Björn-Ola Linnér (born 1963) is a Swedish climate policy scholar and professor at Linköping University. He is program director of Mistra Geopolitics, a research programme that critically examines and explores the interplay between the dynamics of geopolitics, human security, and global environmental change. He is also affiliated at the Institute for Science, Innovation and Society at Oxford University and the Stockholm Environment Institute.

==Biography==
Linnér was born in 1963, Sweden. He received a PhD degree in 1998 on the dissertation The world household: Georg Borgström and the postwar population–resource crisis., which was later reworked into the book The Return of Malthus: Environmentalism and
Postwar Population–Resource Crises, where he analyses neo-Malthusianism in conservationism, environmentalism and in international politics in the 20th century. In 2008, he was appointed professor at the Department of Thematic Studies – Environmental Change at Linköping University.

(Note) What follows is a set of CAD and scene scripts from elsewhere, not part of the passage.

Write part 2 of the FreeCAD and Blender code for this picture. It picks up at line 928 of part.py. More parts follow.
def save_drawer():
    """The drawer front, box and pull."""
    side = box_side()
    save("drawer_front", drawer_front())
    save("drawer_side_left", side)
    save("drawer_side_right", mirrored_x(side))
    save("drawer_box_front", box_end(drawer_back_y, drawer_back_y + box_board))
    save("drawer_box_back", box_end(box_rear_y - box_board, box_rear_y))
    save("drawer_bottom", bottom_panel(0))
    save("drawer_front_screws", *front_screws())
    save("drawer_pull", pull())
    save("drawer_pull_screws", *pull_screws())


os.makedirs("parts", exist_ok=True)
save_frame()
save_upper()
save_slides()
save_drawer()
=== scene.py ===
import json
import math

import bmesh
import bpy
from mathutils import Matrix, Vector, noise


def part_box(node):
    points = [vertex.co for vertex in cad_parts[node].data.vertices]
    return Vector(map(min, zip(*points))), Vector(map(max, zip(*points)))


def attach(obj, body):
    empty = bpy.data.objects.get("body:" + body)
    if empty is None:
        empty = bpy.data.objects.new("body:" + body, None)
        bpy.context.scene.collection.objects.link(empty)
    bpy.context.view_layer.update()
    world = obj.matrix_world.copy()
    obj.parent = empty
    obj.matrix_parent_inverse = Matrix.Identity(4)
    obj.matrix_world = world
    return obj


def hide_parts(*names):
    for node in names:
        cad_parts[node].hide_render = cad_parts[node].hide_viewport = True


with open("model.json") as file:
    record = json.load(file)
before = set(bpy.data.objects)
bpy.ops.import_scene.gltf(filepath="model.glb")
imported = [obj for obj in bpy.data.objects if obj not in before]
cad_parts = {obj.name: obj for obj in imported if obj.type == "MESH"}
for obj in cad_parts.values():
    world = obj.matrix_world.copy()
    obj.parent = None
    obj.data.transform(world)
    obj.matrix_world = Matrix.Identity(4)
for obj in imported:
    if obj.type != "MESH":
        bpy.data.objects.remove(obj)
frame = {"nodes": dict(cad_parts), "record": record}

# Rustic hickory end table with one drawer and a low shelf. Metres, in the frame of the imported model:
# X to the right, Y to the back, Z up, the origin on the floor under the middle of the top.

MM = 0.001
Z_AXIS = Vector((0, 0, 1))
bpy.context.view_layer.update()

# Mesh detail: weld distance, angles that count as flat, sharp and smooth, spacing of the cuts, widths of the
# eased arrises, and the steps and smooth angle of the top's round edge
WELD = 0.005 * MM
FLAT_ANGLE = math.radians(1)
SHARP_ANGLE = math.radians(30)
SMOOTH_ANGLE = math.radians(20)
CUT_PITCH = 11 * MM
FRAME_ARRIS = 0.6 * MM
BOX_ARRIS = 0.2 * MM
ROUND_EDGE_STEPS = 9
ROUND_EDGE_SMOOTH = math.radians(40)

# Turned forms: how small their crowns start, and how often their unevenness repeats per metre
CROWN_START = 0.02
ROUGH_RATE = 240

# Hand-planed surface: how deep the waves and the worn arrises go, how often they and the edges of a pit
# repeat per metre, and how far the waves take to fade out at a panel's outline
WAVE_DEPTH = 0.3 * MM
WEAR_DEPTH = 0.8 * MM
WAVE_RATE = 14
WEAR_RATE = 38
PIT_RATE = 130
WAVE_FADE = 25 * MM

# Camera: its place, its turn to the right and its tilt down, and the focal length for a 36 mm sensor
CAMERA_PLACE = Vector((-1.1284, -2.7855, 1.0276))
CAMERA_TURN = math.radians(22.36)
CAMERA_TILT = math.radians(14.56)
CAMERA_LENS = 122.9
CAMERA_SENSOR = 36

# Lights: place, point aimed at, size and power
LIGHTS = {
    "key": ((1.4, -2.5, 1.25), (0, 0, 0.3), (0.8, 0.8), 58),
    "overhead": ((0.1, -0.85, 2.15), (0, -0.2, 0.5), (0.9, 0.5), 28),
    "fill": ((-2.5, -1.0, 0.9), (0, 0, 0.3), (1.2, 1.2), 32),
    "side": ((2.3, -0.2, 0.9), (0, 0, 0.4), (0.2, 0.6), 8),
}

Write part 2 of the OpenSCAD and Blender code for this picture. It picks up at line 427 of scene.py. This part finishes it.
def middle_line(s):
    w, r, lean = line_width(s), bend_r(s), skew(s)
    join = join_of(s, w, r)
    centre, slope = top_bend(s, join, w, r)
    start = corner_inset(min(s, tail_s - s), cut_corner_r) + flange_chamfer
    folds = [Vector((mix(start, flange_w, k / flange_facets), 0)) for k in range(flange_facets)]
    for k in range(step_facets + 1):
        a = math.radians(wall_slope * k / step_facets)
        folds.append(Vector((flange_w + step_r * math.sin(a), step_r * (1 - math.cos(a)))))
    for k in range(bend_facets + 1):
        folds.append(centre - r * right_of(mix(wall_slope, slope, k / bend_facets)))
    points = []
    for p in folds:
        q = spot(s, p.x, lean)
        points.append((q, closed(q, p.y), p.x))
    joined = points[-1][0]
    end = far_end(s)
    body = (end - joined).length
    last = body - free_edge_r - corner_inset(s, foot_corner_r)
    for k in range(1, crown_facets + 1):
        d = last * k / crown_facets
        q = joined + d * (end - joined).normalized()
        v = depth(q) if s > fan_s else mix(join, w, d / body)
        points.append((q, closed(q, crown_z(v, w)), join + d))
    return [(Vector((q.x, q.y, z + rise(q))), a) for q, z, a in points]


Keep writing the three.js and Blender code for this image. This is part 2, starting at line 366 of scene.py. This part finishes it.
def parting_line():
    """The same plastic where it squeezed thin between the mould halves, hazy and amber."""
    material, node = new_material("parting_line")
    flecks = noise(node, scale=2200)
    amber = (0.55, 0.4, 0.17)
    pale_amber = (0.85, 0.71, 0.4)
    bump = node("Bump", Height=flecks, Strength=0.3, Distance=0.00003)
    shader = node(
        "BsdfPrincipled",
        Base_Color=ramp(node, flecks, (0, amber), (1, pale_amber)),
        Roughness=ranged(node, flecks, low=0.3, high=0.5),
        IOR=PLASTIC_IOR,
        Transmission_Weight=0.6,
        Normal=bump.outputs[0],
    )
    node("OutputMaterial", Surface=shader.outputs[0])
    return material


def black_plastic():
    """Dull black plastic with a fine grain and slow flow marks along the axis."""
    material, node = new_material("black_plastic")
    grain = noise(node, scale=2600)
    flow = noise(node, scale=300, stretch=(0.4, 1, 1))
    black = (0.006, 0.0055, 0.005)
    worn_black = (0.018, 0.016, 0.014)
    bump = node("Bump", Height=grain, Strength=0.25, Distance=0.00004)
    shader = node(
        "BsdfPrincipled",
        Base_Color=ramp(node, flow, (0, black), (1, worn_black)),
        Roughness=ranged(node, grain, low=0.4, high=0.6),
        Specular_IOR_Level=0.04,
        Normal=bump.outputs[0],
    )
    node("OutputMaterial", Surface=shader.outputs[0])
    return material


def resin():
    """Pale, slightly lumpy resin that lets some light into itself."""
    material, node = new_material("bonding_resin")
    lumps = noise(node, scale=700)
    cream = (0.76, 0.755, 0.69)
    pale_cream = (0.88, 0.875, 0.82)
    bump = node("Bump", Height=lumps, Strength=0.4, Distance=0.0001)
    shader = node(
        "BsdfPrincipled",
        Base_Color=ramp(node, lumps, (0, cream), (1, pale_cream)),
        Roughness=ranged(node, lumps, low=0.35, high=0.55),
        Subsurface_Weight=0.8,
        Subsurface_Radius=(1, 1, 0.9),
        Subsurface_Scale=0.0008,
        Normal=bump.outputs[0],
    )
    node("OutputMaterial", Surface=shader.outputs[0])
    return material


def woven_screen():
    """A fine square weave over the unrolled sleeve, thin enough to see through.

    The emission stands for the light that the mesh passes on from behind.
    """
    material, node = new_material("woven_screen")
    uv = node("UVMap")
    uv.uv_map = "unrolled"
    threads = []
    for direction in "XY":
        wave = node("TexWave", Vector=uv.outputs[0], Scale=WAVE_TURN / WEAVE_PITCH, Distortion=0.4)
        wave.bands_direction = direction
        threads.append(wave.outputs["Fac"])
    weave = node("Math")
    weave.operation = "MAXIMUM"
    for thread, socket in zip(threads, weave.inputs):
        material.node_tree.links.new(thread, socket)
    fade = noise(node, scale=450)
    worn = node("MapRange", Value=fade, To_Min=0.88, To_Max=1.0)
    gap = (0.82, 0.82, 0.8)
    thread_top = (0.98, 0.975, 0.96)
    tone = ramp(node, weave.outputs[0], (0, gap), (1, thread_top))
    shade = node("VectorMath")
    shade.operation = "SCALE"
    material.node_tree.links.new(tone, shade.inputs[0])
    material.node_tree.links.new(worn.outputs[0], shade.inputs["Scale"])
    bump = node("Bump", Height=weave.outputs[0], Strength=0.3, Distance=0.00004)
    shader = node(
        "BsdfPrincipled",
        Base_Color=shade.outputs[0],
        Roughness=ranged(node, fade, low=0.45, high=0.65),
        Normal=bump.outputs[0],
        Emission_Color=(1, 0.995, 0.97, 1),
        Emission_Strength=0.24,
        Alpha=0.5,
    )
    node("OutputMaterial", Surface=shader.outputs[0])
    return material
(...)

Linnér is currently program director of Mistra Geopolitics, a research programme that critically examines and explores the interplay between the dynamics of geopolitics, human security, and global environmental change. He is also affiliated as a researcher at the Institute for Science, Innovation and Society at Oxford University, the Stockholm Environment Institute, and the Stockholm International Peace Research Institute.

Linnér's climate policy research focuses on societal transformations to sustainability, linkages between climate and sustainable development policy, international climate governance and tools for climate visualization.

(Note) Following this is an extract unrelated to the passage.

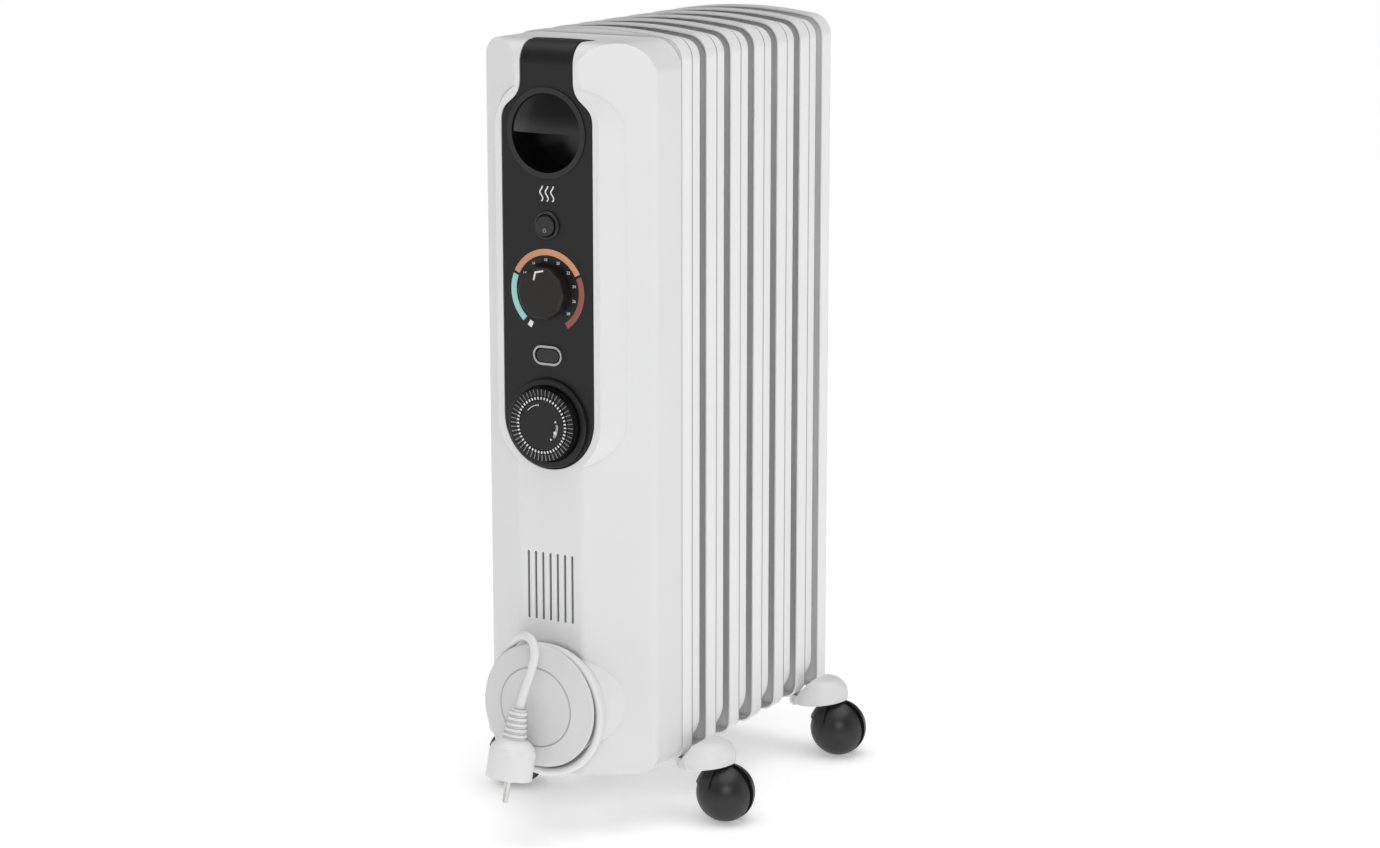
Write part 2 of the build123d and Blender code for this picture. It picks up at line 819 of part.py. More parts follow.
with BuildPart() as cord_coil:
    with BuildSketch(proud(1.2)):
        disc_at(coil_z, coil_radius)
        with Locations((0, reel_z)):
            Circle(drum_radius + 0.3, mode=Mode.SUBTRACT)
    extrude(amount=reel_gap - 2.4)
    add(cord_tail.part, mode=Mode.SUBTRACT)
save(cord_coil, "cord_coil")

tail_length = tail_path.wire().length
turn_length = 2 * pi * sum(turn_radii)
print("tail", round(tail_length, 1), "turns", round(turn_length, 1))
print("tube volume ratio", cord_tail.part.volume / (tail_length * pi * cord_diameter**2 / 4))


# ---------------------------------------------------------------- plug
plug_run = Vector(*plug_end) - Vector(*tail_points[-1])
plug_axis = plug_run.normalized()
view_side = Vector(cos(radians(view_turn)), sin(radians(view_turn)), 0)
plug_side = (view_side - plug_axis * view_side.dot(plug_axis)).normalized()
plug_plane = Plane(origin=tail_points[-1], x_dir=plug_side, z_dir=plug_axis)


def turned_about_plug(points):
    """Solid of revolution about the plug's axis from (radius, distance) points."""
    with BuildSketch(Plane(origin=plug_plane.origin, x_dir=plug_side, z_dir=-plug_plane.y_dir)) as turned:
        with BuildLine():
            Polyline(*points, close=True)
        make_face()
    revolve(turned.sketch, axis=Axis(plug_plane.origin, plug_axis))


with BuildPart() as plug_strain_relief:
    turned_about_plug([(0, 0), (6.0, 0), (9.0, relief_length), (0, relief_length)])
    for rib in range(5):
        with BuildSketch(plug_plane.offset(2 + 4.4 * rib)):
            Circle(7.2 + 0.55 * rib)
        extrude(amount=2.2)
    add(cord_tail.part, mode=Mode.SUBTRACT)
save(plug_strain_relief, "plug_strain_relief")

with BuildPart() as plug_body:
    turned_about_plug([
        (0, relief_length), (9.5, relief_length), (14.0, relief_length + 2.5),
        (17.5, relief_length + 6.5), (plug_radius, relief_length + 11),
        (plug_radius, plug_run.length), (0, plug_run.length),
    ])
    with BuildSketch(plug_plane.offset(plug_run.length)):
        with Locations((plug_radius, 0), (-plug_radius, 0)):
            Rectangle(7.0, 6.0)
    extrude(amount=-16, mode=Mode.SUBTRACT)
save(plug_body, "plug_body")

with BuildPart() as plug_pins:
    with BuildSketch(plug_plane.offset(plug_run.length)):
        with Locations((0, pin_spread), (0, -pin_spread)):
            Circle(pin_radius)
    extrude(amount=pin_length)
    fillet(plug_pins.edges().group_by(Axis(plug_plane.origin, plug_axis))[-1], 1.2)
save(plug_pins, "plug_pins")


# ---------------------------------------------------------------- feet
def cover_y(row_y):
    """Depth of the middle of a foot's cover and hinge, a little in front of its castor's stem."""
    return row_y - 1


with BuildPart() as foot_bars:
    for row_y in foot_rows.values():
        with BuildSketch(Plane.XY.offset(bar_low)):
            with Locations((0, row_y - 2)):
                Rectangle(2 * bar_half - 12, 26)
            with Locations((0, cover_y(row_y))):
                Rectangle(2 * bar_half, 2 * tongue_half)
        extrude(amount=fin_bottom - bar_low)
        for x in (-hinge_x, hinge_x):
            tube_y(x, hinge_z, knuckle_radius, cover_y(row_y) - tongue_half, cover_y(row_y) + tongue_half)
    for x in (-hinge_x, hinge_x):
        tube_y(x, hinge_z, pivot_radius, -200, 200, Mode.SUBTRACT)
save(foot_bars, "foot_bars")

with BuildPart() as foot_hinge_pins:
    for row_y in foot_rows.values():
        for x in (-hinge_x, hinge_x):
            tube_y(x, hinge_z, pivot_radius, cover_y(row_y) - toe_radius, cover_y(row_y) + toe_radius)
save(foot_hinge_pins, "foot_hinge_pins")


def cover_side(sign, row_y, points, mode=Mode.SUBTRACT):
    """Side shape of a cover, from (distance from the middle, height) points, along Y."""
    with BuildSketch(Plane.XZ.offset(-row_y)) as profile:
        Polygon(*[(sign * x, z) for x, z in points], align=None)
    extrude(profile.sketch, amount=30, both=True, mode=mode)


def build_foot(sign, row_y):
    """Cover over a castor: a dome that tapers to a hinge, cut to a slanted face by the fins."""
    middle = cover_y(row_y)
    (rim_in, rim_out), (face_low, face_high) = cover_rim, cover_face
    with BuildPart() as foot:
        with BuildSketch(Plane.XY.offset(cover_low)):
            with Locations((sign * dome_x, middle)):
                Circle(dome_radius)
            with Locations((sign * hinge_x, middle)):
                Circle(toe_radius)
            make_hull()
        extrude(amount=dome_top - cover_low)
        cover_side(sign, row_y, (face_low, face_high, (40, 67), (40, 42)))
        top_edges = foot.edges().group_by(Axis.Z)[-1]
        fillet(top_edges.filter_by(Axis.Y, reverse=True), 13)
        cover_side(sign, row_y, (rim_in, rim_out, (130, rim_out[1]), (130, 30), (40, 30), (40, rim_in[1])))
        with Locations((sign * dome_x, middle, cover_low)):
            Cylinder(dome_radius - dome_wall, 52.5 - cover_low, align=on_floor, mode=Mode.SUBTRACT)
        tube_y(sign * hinge_x, hinge_z, knuckle_radius, middle - toe_radius, middle + toe_radius)
        with Locations((sign * (hinge_x + 2), middle, 45)):
            Box(14, 2 * tongue_half + 0.7, 30, mode=Mode.SUBTRACT)
        tube_y(sign * hinge_x, hinge_z, pivot_radius + running, middle - 20, middle + 20, Mode.SUBTRACT)
        with Locations((sign * stem_x, row_y, 52)):
            Cylinder(stem_bore, 11, align=on_floor, mode=Mode.SUBTRACT)
        outline_slab(row_y - 30, 60, -cover_gap, Mode.SUBTRACT)
    return foot


def build_hood(sign, row_y):
    """Castor fork: quarter shell over the ball, web between the half balls, axle and stem."""
    ball_x = sign * stem_x + trail
    with BuildPart() as hood:
        with Locations((ball_x, row_y, axle_z)):
            Sphere(ball_radius + 1.6)
            Sphere(ball_radius + 0.5, mode=Mode.SUBTRACT)
        with Locations((ball_x - 3, row_y, axle_z + 9)):
            Box(60, 60, 60, align=(Align.MAX, Align.CENTER, Align.MIN), mode=Mode.INTERSECT)
        with BuildSketch(Plane.XZ.offset(-row_y)):
            with Locations((ball_x, axle_z)):
                Circle(ball_radius + 0.8)
            with Locations((ball_x + 6, axle_z - 6)):
                Rectangle(60, 60, align=(Align.MAX, Align.MIN), mode=Mode.INTERSECT)
        extrude(amount=2.6, both=True)
        tube_y(ball_x, axle_z, axle_radius, row_y - 20, row_y + 20)
        with Locations((sign * stem_x, row_y, 48.2)):
            Cylinder(4.0, 11.8, align=on_floor)
        with Locations((sign * stem_x, row_y, 48.8)):
            Cylinder(7.0, 3.4, align=on_floor)
    return hood


def build_wheel(sign, row_y):
    """Two half balls on one axle."""
    ball_x = sign * stem_x + trail
    with BuildPart() as wheel:
        with Locations((ball_x, row_y, axle_z)):
            Sphere(ball_radius)
            Box(60, 2 * wheel_gap, 60, mode=Mode.SUBTRACT)
        tube_y(ball_x, axle_z, axle_radius + running, row_y - 20.5, row_y + 20.5, Mode.SUBTRACT)
    return wheel


for row, row_y in foot_rows.items():
    for side, sign in (("left", -1), ("right", 1)):
        save(build_foot(sign, row_y), f"foot_{row}_{side}")
        save(build_hood(sign, row_y), f"castor_hood_{row}_{side}")
        save(build_wheel(sign, row_y), f"castor_ball_{row}_{side}")
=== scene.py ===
import bmesh
import bpy
from math import atan2, cos, degrees, radians, sin
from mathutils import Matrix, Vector


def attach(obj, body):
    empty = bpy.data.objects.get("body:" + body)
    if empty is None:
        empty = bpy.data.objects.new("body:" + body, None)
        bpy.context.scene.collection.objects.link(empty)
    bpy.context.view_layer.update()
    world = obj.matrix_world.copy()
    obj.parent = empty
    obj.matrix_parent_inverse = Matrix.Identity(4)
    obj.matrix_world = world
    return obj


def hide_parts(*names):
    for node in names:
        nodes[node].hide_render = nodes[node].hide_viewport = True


# Oil filled radiator heater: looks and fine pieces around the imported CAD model, in the CAD's frame.
# Blender takes metres. Sizes are in millimetres here, apart from the camera's, floor's and lights'.

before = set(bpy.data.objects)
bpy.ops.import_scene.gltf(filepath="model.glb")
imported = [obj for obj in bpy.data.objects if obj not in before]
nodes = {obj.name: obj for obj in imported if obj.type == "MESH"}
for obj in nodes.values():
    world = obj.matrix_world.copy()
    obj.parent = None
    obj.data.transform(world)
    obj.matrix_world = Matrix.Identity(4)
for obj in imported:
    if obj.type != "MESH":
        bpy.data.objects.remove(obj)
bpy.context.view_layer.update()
scene = bpy.context.scene
scene.view_settings.view_transform = "Standard"
MM = 0.001
MICRON = 0.000001

# ---------------------------------------------------------------- sizes that repeat the CAD's
front_y = -153.0  # front face of the casing
button_z = 497.0
thermostat_z = 444.8
timer_z = 339.3
reel_z = 111.5

panel_top = 0.45  # how far each printed face stands in front of the casing's
button_top = 4.4
tappet_top = 10.75
dial_collar_top = 11.6
hub_top = 12.0
knob_top = 12.4

fin_half_width = 78.0
fin_bottom = 50.0
fin_shoulder = 637.5
fin_top = 645.0
fin_top_radius = 18.0
fin_bottom_radius = 12.0
rear_bottom_radius = 26.0
fins_y = -76.8  # front of the first fin
fin_pitch = 40.1
paired_fins = 6  # every fin but the last has a second, narrower flange
front_flange = 15.3
rear_edge = 28.4

corner_names = [f"{row}_{side}" for row in ("front", "rear") for side in ("left", "right")]


def at(x, z, proud):
    """Point at x, z that lies this far in front of the casing's face."""
    return Vector((x, front_y - proud, z)) * MM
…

He is associate editor of the Oxford research encyclopedia of climate science.

He is advisor to international organisations, ministries and agencies as well as industry and civil society organisations. He has been scientific expert in the Swedish delegation to negotiations of the Synthesis Report of the Intergovernmental Panel on Climate Change and the Intergovernmental Science-Policy Platform on Biodiversity and Ecosystem Services (IPBES). He held the Research and Independent NGO constituency's address at the High-level segment of UNFCCC Conference (Copenhagen 2009). He is a fellow of the Royal Swedish Academy of Agriculture and Forestry and a lead author of the IPBES' assessment report on Transformative Change.

Linnér is frequently engaged in public debate on international climate policy.

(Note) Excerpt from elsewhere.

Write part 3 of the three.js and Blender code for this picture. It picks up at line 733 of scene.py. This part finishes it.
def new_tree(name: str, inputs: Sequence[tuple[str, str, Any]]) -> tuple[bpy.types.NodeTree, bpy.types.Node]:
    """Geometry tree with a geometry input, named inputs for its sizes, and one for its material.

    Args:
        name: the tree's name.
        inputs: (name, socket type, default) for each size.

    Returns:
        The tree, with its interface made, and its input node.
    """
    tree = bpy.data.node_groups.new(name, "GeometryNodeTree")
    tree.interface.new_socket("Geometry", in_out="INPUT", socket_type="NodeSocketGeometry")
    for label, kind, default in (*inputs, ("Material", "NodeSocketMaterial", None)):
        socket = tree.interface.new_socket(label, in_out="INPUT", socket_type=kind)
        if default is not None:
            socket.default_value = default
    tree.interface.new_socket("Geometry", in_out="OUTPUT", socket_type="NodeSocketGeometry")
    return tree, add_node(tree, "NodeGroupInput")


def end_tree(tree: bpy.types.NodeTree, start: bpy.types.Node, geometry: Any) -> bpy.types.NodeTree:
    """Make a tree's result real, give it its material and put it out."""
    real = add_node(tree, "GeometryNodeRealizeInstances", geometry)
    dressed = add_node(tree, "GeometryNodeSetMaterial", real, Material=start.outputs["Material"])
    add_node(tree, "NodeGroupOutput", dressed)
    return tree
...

== Selected bibliography ==

- Books
- Björn-Ola Linnér. The Return of Malthus: Environmentalism and Postwar Population–Resource Crises 2nd revised edition (Whitehorse Press; 2023)
- Björn-Ola Linnér, Victoria Wibeck. Sustainability Transformations: Agents and Drivers across Societies (Cambridge University Press; 2019) (ISBN 9781108766975)
- Benjamin Sovacool, Björn-Ola Linnér. The Political Economy of Climate Adaptation (Palgrave Macmillan; 2015)

- Articles
- Karin Bäckstrand, Jonathan Kuyper, Björn-Ola Linnér, Eva Lövbrand (2017) Non-state actors in global climate governance: from Copenhagen to Paris and beyond. Environmental Politics (journal) 26, 561-579
- Sirkku Juhola, Erik Glaas, Björn-Ola Linnér, Tina Neset (2016). Redefining maladaptation. Environmental Science & Policy. 55,135-40
- Christer Karlsson, Charles Parker, Mattias Hjerpe, Björn-Ola Linnér (2011). Looking for leaders: Perceptions of climate change leadership among climate change negotiation participants. Global Environmental Politics 11, 89–107
- Benjamin Sovacool, Björn-Ola Linnér, Michael Goodsite (2015). The political economy of climate adaptation. Nature Climate Change, 2015. 5, 616-618.